Democracy and federalism have proven to be among the best approaches to governance.

One can imagine the excitement with which the old generation of pre-independent Nigeria would have embraced the democratic white dove that was handed over by Britain and how they would have been enchanted by its pureness.

Democracy was perceived as an unblemished system. Our leaders announced that our democracy and federal system would be modelled after the United States of America, a nation that many covet for its near perfection in political administration.

The poor man thought democracy was the potent and effective pill for the pains inflicted by many decades of terrible governance from the military, but Nigerians were soon disillusioned because the green and white fabric of our federalism soon got ruffled up and it is almost tearing apart.

It started with the ethnic and religious killings. Although our anthem binds us “in love and unity” but the machineries of government condone disunity and sow seeds of hatred rather than love.

The ethnic and religious bigotry soon led to a bloody coup – our cherished democracy was gone. Gone, so corruption could be institutionalised; gone, so minority groups would have no voice against domination and marginalisation, and if they found a voice, their Saro-Wiwa would be silenced forever.

Our democracy was gone, so injustice and tyranny could be legalised through draconian decrees – but our democracy was not gone forever.

On June 8, 1998, there was a coup from heaven which took the life of the dreaded General Sani Abacha. It was a voice from heaven saying to the military, “let my people go” – of course not to Canaan but to the promised land called ‘democracy’.

We rejoiced for we thought we would be able to breathe again, but the excitement was short lived. The democratic sheep that should lead us to the promise land, had befriended the autocratic dogs and they had learnt to eat faeces.

The Agbada was the symbol of democracy and all that it cost the the former oppressors was a new identity in the dressing room.

They became the new champions of democracy. The institutions that should entrench the core values of democracy was battered in the ring of politicking and the strong men paraded in the corridors of power, with clubs of oppression and tyranny concealed in their agbada.

The seemingly perfect system of democracy fails to work in Nigeria. It is only in democratic Nigeria that we debate which is better between democracy and military rule (the difference is hard to spot).

It is in Nigeria, that citizens pray for a “benevolent dictator” because democracy has been a colossal failure in  Nigeria and the reason? We focus on having good men rather than good institutions.

I was walking to the bank one sunny afternoon. The last N7, 000 in my account had suffered a dispense error and I was approaching the bank with the fury of Rottweiler.

As I crossed the road, just opposite the bank, I saw a vehicle approaching me from the wrong side of the one-way road and I saw an official of the Ogun State Traffic Compliance and Enforcement Corps (TRACE) pointing to him and shouting “can’t you see you are passing one way?”

The fear of death subdued my anger and I fled for my dear life. The erring driver was driving a Hilux 4X4 with the name of a federal ministry written on it.
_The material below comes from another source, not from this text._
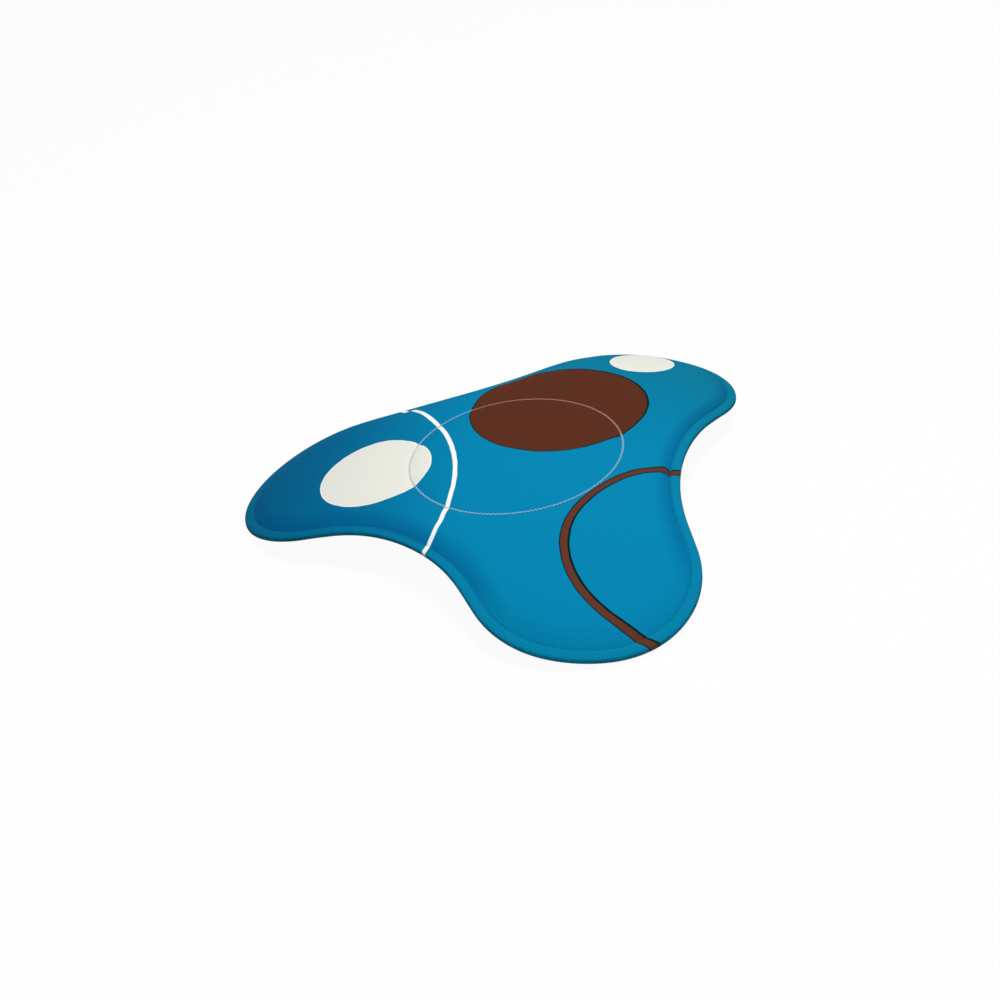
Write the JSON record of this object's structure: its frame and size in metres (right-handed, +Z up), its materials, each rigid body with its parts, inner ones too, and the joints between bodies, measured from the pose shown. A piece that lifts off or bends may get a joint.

He stopped and looked at the officer shouting at him. I could read his mind saying, “What effrontery!”

He fired back at the TRACE officer, “come and arrest me and those that employed you would not be able to save you…”

The officer who was only trying to maintain order sensed that this man was a senior officer in the federal ministry, at least, his confidence showed that. He quickly retreated and returned to his post.

This is the story of Nigeria, a democratically lawless country.The Nigeria where strong men dominate over the weak and vulnerable; the Nigeria where institutions can be manipulated and tinkered against justice and fairness.

The TRACE officer knew that his institution would not rescue him from this overbearing, insensitive, uncultured, and reckless ministry man, if the latter decides to “deal with him”.

Let me not mention how the bank frustrated me on my N7, 000. Everything is designed to frustrate a poor man in democratic Nigeria.

If Nigeria must work as a democracy; a democracy where people’s rights would not be trampled upon with impunity, we may need to take our gaze away from the strong men and look the other way to inspect our institutions.

The suspended Chairman of the Economic and Financial Crimes Commission (EFCC), Ibrahim Magu, may be corrupt but clearly his travails are inflicted by some powerful men in the Presidency.

Magu is not being investigated, he is being disgraced, and stripped of his faded and ungenuine garb of integrity, which he wore as an anticorruption crooner, so that even if he eventually comes out innocent, he may not be fit to return to his position.

Nuhu Ribadu suffered the same fate; Ibrahim Lamorde was not spared;

Former Chief Justice of Nigeria Justice Walter Onoghen got the same tablet.

Is it not high time we fortified our institutions? For if the institution be weak, what can the ‘righteous’ do?